Data lines:
# # # #
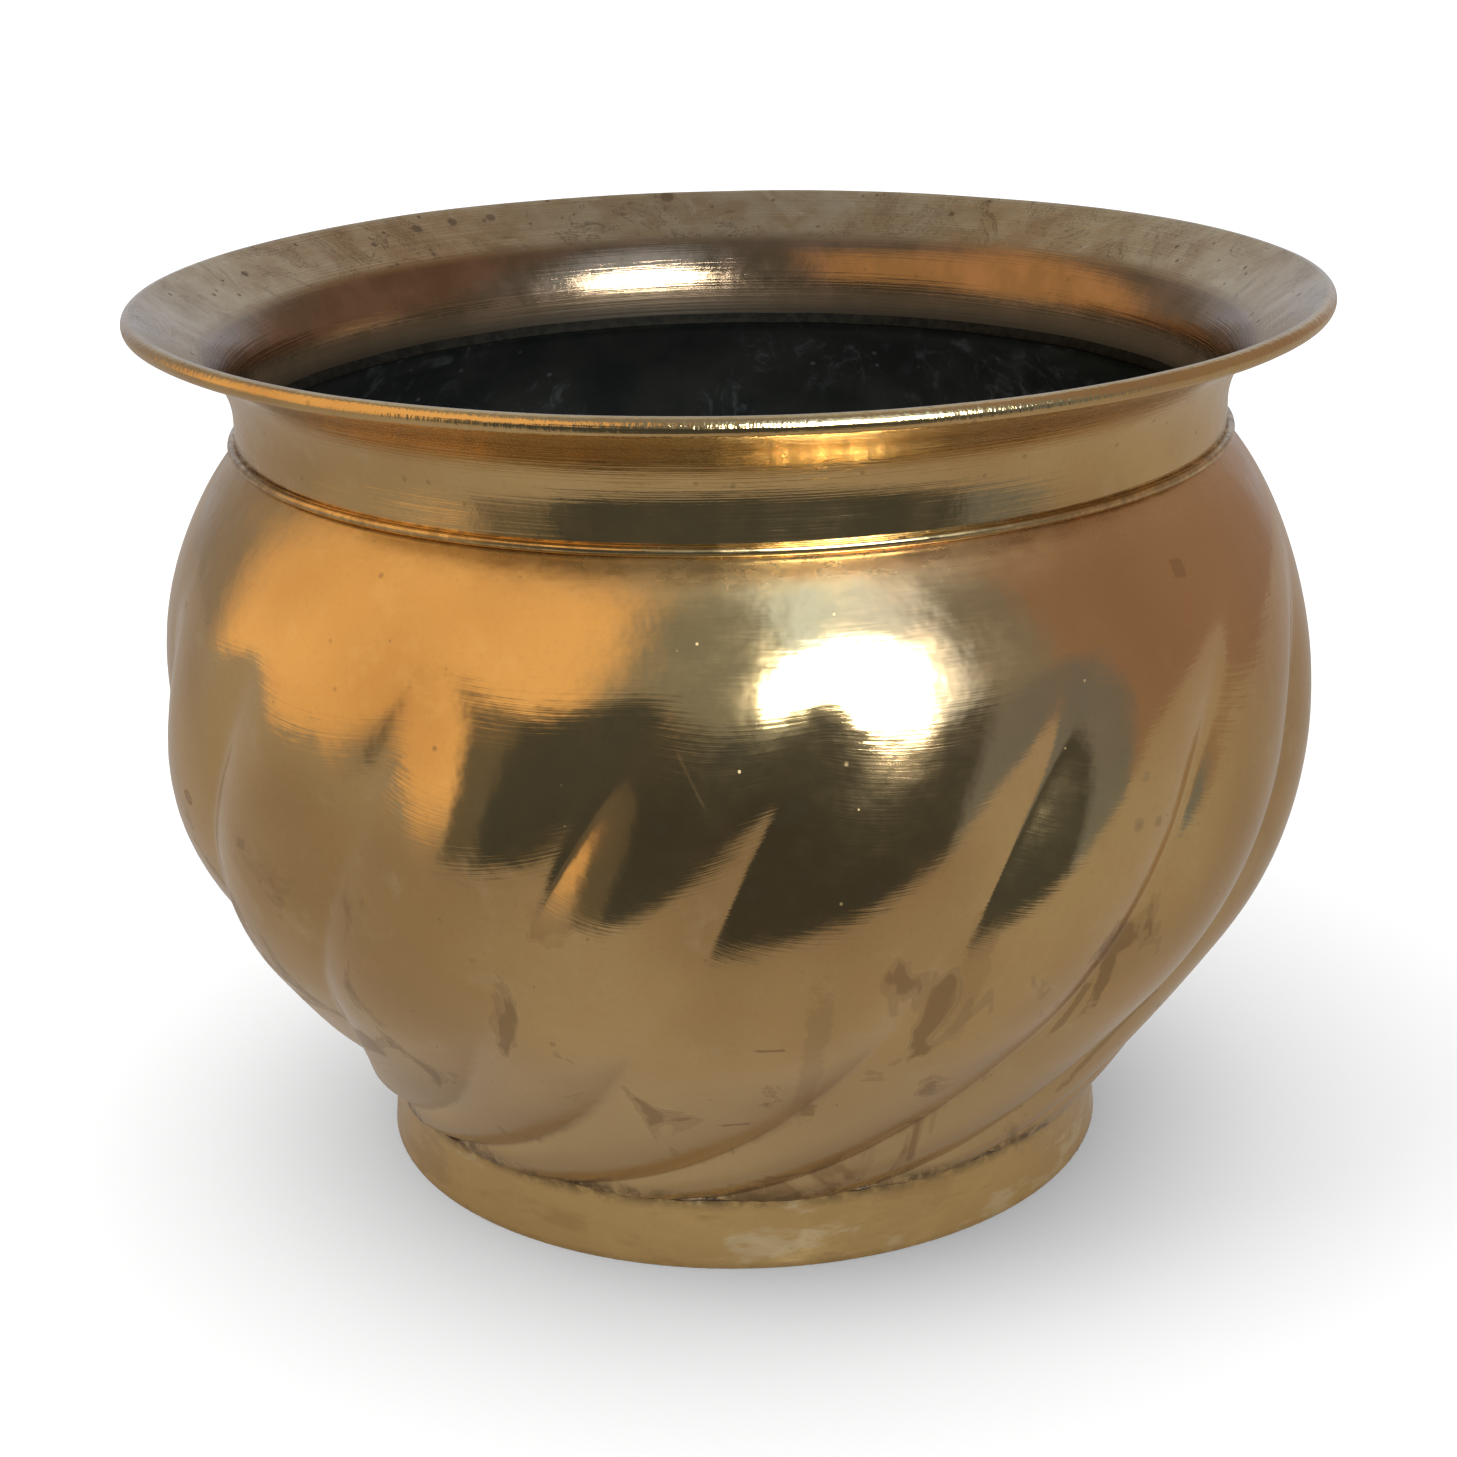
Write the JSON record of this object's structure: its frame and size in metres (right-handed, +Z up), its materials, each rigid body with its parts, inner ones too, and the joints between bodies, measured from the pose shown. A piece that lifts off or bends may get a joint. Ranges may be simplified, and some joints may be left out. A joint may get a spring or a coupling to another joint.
{
  "type": "brass planter pot",
  "caption": "Round brass pot cover with swirled lobes, a narrower neck, a wide flared lip with a rolled edge, and a soldered foot ring.",
  "frame": {"origin": "centre of the plane that the foot ring stands on", "axes": "+Z up along the pot's axis, out of the mouth; -Y towards the front"},
  "size_m": [0.2228, 0.2228, 0.168],
  "materials": {
    "bowl_brass": "polished sheet brass, lightly brushed and tarnished, dark patina inside",
    "collar_brass": "spun sheet brass, worn polish with a stained lip",
    "wire_brass": "drawn wire, hidden in the rolled edge",
    "foot_brass": "satin sheet brass with a golden tarnish",
    "solder": "brazing solder, darkened by dirt"
  },
  "bodies": {
    "root": {"bowl": "bowl_brass", "neck_collar": "collar_brass", "rim_wire": "wire_brass", "foot_ring": "foot_brass", "neck_solder": "solder", "foot_solder": "solder"}
  },
  "joints": []
}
# # # #
Short problem: Copy out each line of the listing that holds "joints".

Finished exercise:
Write the JSON record of this object's structure: its frame and size in metres (right-handed, +Z up), its materials, each rigid body with its parts, inner ones too, and the joints between bodies, measured from the pose shown. A piece that lifts off or bends may get a joint. Ranges may be simplified, and some joints may be left out. A joint may get a spring or a coupling to another joint.
  "joints": []